The effect of the north-east ice stream on the Greenland ice sheet in changing climates



The north-east Greenland ice stream (NEGIS) was discovered as a large fast-flow feature of the Greenland ice sheet by synthetic aperture radar (SAR) imaginary of the ERS-1 satellite. In this study, the NEGIS is implemented in the dynamic/thermodynamic, large-scale ice-sheet model SICOPOLIS (Simulation Code for POLythermal Ice Sheets). In the first step, we simulate the evolution of the ice sheet on a 10-km grid for the period from 250 ka ago until today, driven by a climatology reconstructed from a combination of present-day observations and GCM results for the past. We assume that the NEGIS area is characterized by enhanced basal sliding compared to the "normal", slowly-flowing areas of the ice sheet, and find that the misfit between simulated and observed ice thicknesses and surface velocities is minimized for a sliding enhancement by the factor three.
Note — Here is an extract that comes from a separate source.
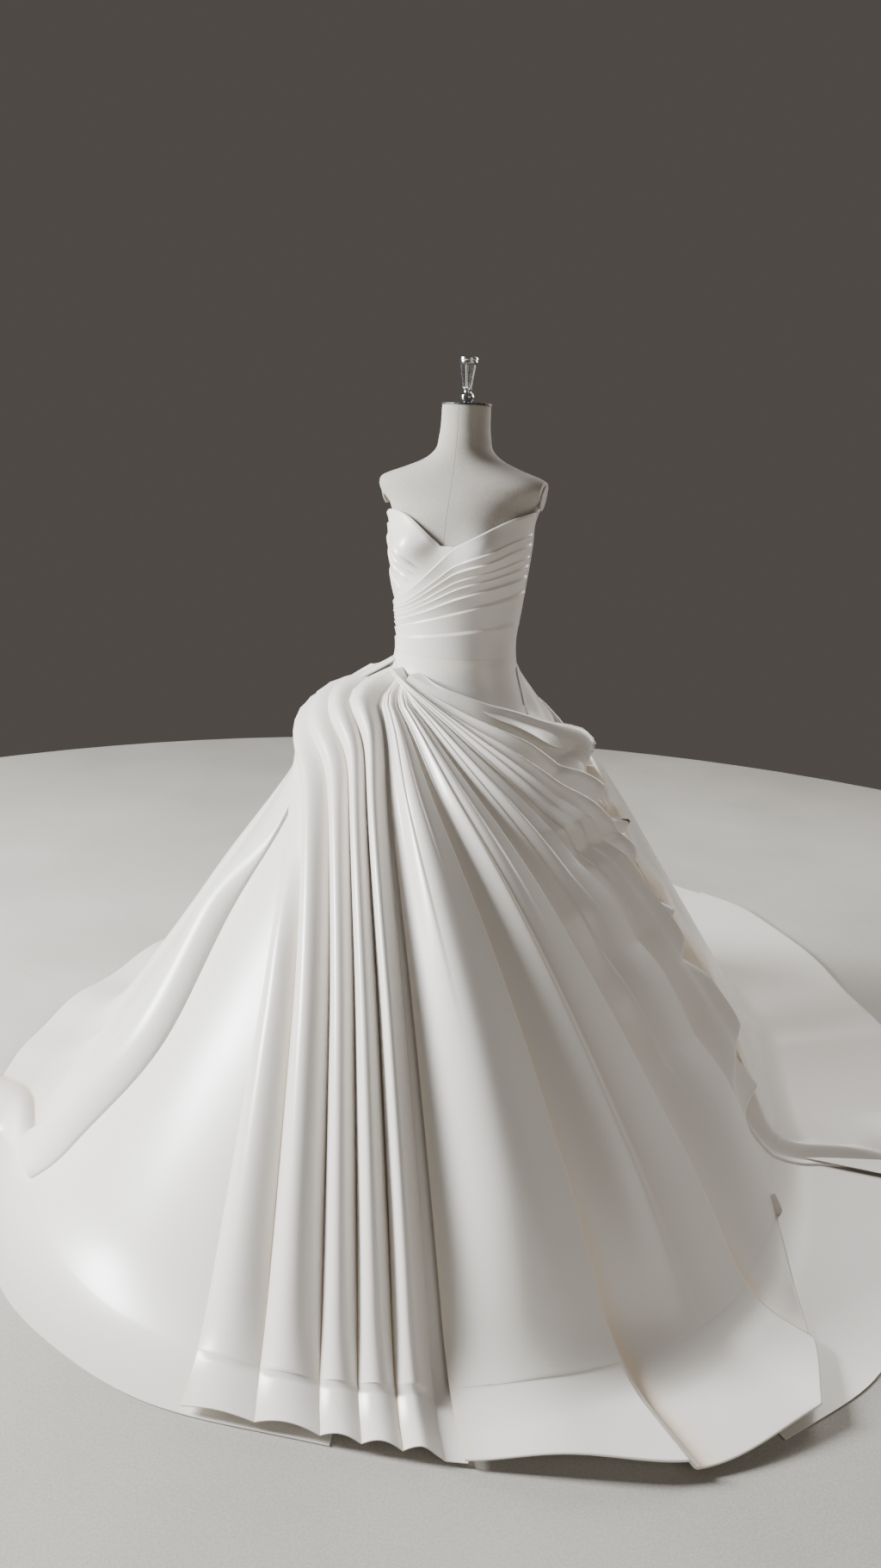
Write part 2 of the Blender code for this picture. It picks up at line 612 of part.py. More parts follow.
def build_torso(linen, home):
    """The form's linen body: rings of the body's sections, closed flat at the neck and
    under the hips, with a flat cut at each armhole."""
    levels = np.concatenate([np.linspace(FORM_BOTTOM, 1.32, 13), np.linspace(1.345, NECK_TOP, 13)])
    columns = 26
    heading = np.arange(columns) * 360 / columns
    rings = body_point(heading[None, :], levels[:, None], 0.0)
    index = np.arange(len(levels) * columns).reshape(len(levels), columns)
    turned = np.roll(index, -1, axis=1)
    quads = np.stack([index[:-1], turned[:-1], turned[1:], index[1:]], -1).reshape(-1, 4).tolist()
    mesh = bpy.data.meshes.new("form_torso")
    mesh.from_pydata(rings.reshape(-1, 3).tolist(), [], quads + [index[0, ::-1].tolist(), index[-1].tolist()])
    work = bmesh.new()
    work.from_mesh(mesh)
    for side in (-1, 1):
        everything = work.verts[:] + work.edges[:] + work.faces[:]
        normal = (side * math.cos(ARM_CUT_TILT), 0, -math.sin(ARM_CUT_TILT))
        cut = bmesh.ops.bisect_plane(
            work, geom=everything, plane_co=(side * ARM_CUT_X, 0, ARM_CUT_Z), plane_no=normal, clear_outer=True
        )
        rim = [e for e in cut["geom_cut"] if isinstance(e, bmesh.types.BMEdge)]
        bmesh.ops.edgeloop_fill(work, edges=rim)
    bmesh.ops.recalc_face_normals(work, faces=work.faces)
    work.to_mesh(mesh)
    work.free()
    mesh.shade_smooth()
    mesh.set_sharp_from_angle(angle=math.radians(40))
    add_object("form_torso", mesh, linen, home)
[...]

In the second step, the consequences of the NEGIS, and also of surface-meltwater-induced acceleration of basal sliding, for the possible decay of the Greenland ice sheet in future warming climates are investigated. It is demonstrated that the ice sheet is generally very susceptible to global warming on time-scales of centuries and that surface-meltwater-induced acceleration of basal sliding can speed up the decay significantly, whereas the NEGIS is not likely to dynamically destabilize the ice sheet as a whole.